==== Data ====

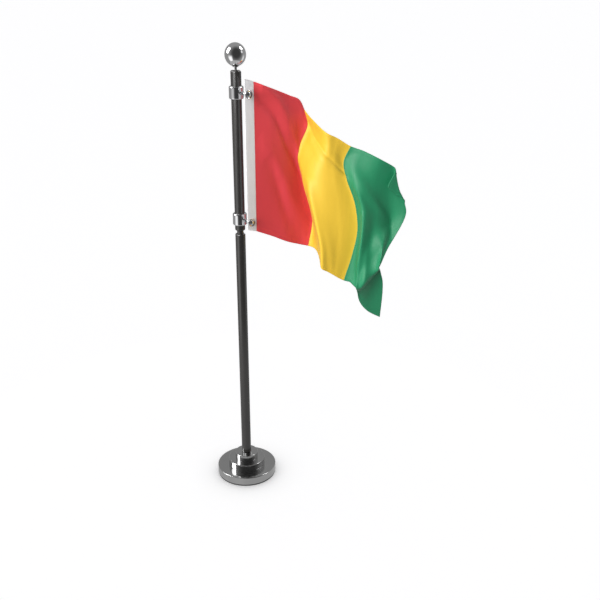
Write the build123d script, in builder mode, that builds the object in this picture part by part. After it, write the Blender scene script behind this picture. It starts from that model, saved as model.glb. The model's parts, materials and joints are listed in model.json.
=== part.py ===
"""Desk flag stand: a stepped round base, a two-part pole whose upper half swivels,
two clamp rings with thumb nuts, and a small flag with a white heading.

Millimetres. +Z is up, +X is the way the flag flies. The origin is the centre of the
underside of the base pad, where the stand rests on the desk.
"""

from build123d import *
from math import cos, radians, sin
import os

# ---------------------------------------------------------------- driving dimensions
BASE_RADIUS = 30.0          # round base disc
PAD_THICKNESS = 1.2         # anti-scratch pad under it
BASE_TOP = 9.5              # top face of the base disc
MIDDLE_RADIUS = 18.6        # middle tier
MIDDLE_TOP = 16.7
COLLAR_RADIUS = 11.5        # top tier, which the pole stands in
COLLAR_TOP = 23.5

POLE_RADIUS = 4.75          # both halves of the pole
POLE_WALL = 1.0
LOWER_POLE_TOP = 262.2      # where the swivel neck starts
UPPER_POLE_BOTTOM = 265.4   # where the swivel neck ends
UPPER_POLE_TOP = 410.9
END_CAP_HEIGHT = 2.5        # rounded ends of the two pole halves
END_ROUNDING = 1.2

NECK_RADIUS = 3.05          # visible swivel neck
SPINDLE_RADIUS = 2.5        # journal that the upper half turns on
SPINDLE_TOP = 334.0
FINIAL_BOTTOM = 413.7
FINIAL_TOP = 434.3
FINIAL_RADIUS = 9.4

RING_RADIUS = 6.6
RING_HEIGHT = 11.2
RING_HEIGHTS = {"upper": 392.0, "lower": 276.5}    # middle of each ring
STUD_ANGLE = 48.0           # studs point this far from +X towards -Y
STUD_RADIUS = 1.5
NUT_RADIUS = 4.0
NUT_BACK = 15.6             # back face of the thumb nut, from the pole's axis
NUT_THICKNESS = 3.0

HEADING_WIDTH = 10.5        # white heading tape of the flag
HEADING_EDGE = 2.6          # from its free edge to the studs
HEADING_THICKNESS = 0.9
HEADING_SAG = 3.4           # the cloth pulls its edge of the heading down this far
FLAG_TOP = 402.2            # where the cloth leaves the heading
FLAG_BOTTOM = 265.9
CLOTH_THICKNESS = 0.8

RUNNING_GAP = 0.05          # radial clearance of pieces that turn or slide
THREAD_GAP = 0.07           # radial clearance of the thumb nuts and finial on their studs

POLE_BORE = POLE_RADIUS - POLE_WALL
os.makedirs("parts", exist_ok=True)


def save(part, name):
    """Label a finished piece and write it as the node of that name."""
    part.label = name
    export_step(part, f"parts/{name}.step")


# ---------------------------------------------------------------- weighted base
BOLT_HOLE = 2.75            # clearance hole for the M5 bolt
BOLT_POCKET_RADIUS = 6.6
BOLT_POCKET_TOP = 6.7
RIM_ROUNDING = 0.6
TIER_ROUNDING = 0.5         # top and bottom edges of the two upper tiers
SPIGOT_DEPTH = 3.0          # how far the foot plug stands into the collar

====

Stated problem: Nothing in the data may differ; print all of it exactly as written.

Exercise answer:
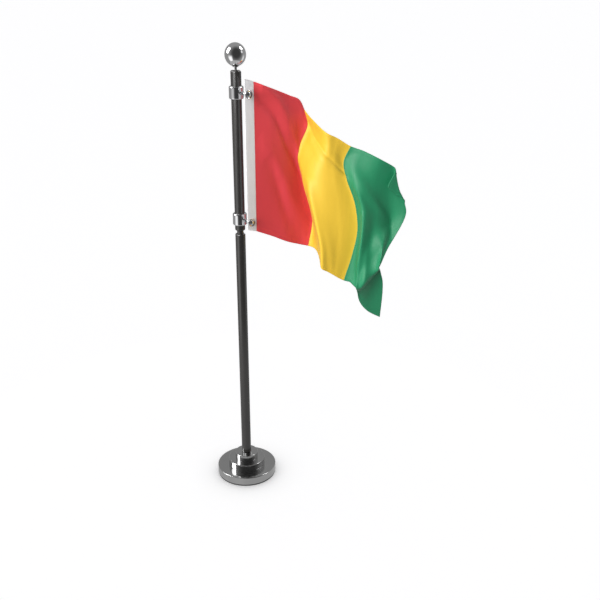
Write the build123d script, in builder mode, that builds the object in this picture part by part. After it, write the Blender scene script behind this picture. It starts from that model, saved as model.glb. The model's parts, materials and joints are listed in model.json.
=== part.py ===
"""Desk flag stand: a stepped round base, a two-part pole whose upper half swivels,
two clamp rings with thumb nuts, and a small flag with a white heading.

Millimetres. +Z is up, +X is the way the flag flies. The origin is the centre of the
underside of the base pad, where the stand rests on the desk.
"""

from build123d import *
from math import cos, radians, sin
import os

# ---------------------------------------------------------------- driving dimensions
BASE_RADIUS = 30.0          # round base disc
PAD_THICKNESS = 1.2         # anti-scratch pad under it
BASE_TOP = 9.5              # top face of the base disc
MIDDLE_RADIUS = 18.6        # middle tier
MIDDLE_TOP = 16.7
COLLAR_RADIUS = 11.5        # top tier, which the pole stands in
COLLAR_TOP = 23.5

POLE_RADIUS = 4.75          # both halves of the pole
POLE_WALL = 1.0
LOWER_POLE_TOP = 262.2      # where the swivel neck starts
UPPER_POLE_BOTTOM = 265.4   # where the swivel neck ends
UPPER_POLE_TOP = 410.9
END_CAP_HEIGHT = 2.5        # rounded ends of the two pole halves
END_ROUNDING = 1.2

NECK_RADIUS = 3.05          # visible swivel neck
SPINDLE_RADIUS = 2.5        # journal that the upper half turns on
SPINDLE_TOP = 334.0
FINIAL_BOTTOM = 413.7
FINIAL_TOP = 434.3
FINIAL_RADIUS = 9.4

RING_RADIUS = 6.6
RING_HEIGHT = 11.2
RING_HEIGHTS = {"upper": 392.0, "lower": 276.5}    # middle of each ring
STUD_ANGLE = 48.0           # studs point this far from +X towards -Y
STUD_RADIUS = 1.5
NUT_RADIUS = 4.0
NUT_BACK = 15.6             # back face of the thumb nut, from the pole's axis
NUT_THICKNESS = 3.0

HEADING_WIDTH = 10.5        # white heading tape of the flag
HEADING_EDGE = 2.6          # from its free edge to the studs
HEADING_THICKNESS = 0.9
HEADING_SAG = 3.4           # the cloth pulls its edge of the heading down this far
FLAG_TOP = 402.2            # where the cloth leaves the heading
FLAG_BOTTOM = 265.9
CLOTH_THICKNESS = 0.8

RUNNING_GAP = 0.05          # radial clearance of pieces that turn or slide
THREAD_GAP = 0.07           # radial clearance of the thumb nuts and finial on their studs

POLE_BORE = POLE_RADIUS - POLE_WALL
os.makedirs("parts", exist_ok=True)


def save(part, name):
    """Label a finished piece and write it as the node of that name."""
    part.label = name
    export_step(part, f"parts/{name}.step")


# ---------------------------------------------------------------- weighted base
BOLT_HOLE = 2.75            # clearance hole for the M5 bolt
BOLT_POCKET_RADIUS = 6.6
BOLT_POCKET_TOP = 6.7
RIM_ROUNDING = 0.6
TIER_ROUNDING = 0.5         # top and bottom edges of the two upper tiers
SPIGOT_DEPTH = 3.0          # how far the foot plug stands into the collar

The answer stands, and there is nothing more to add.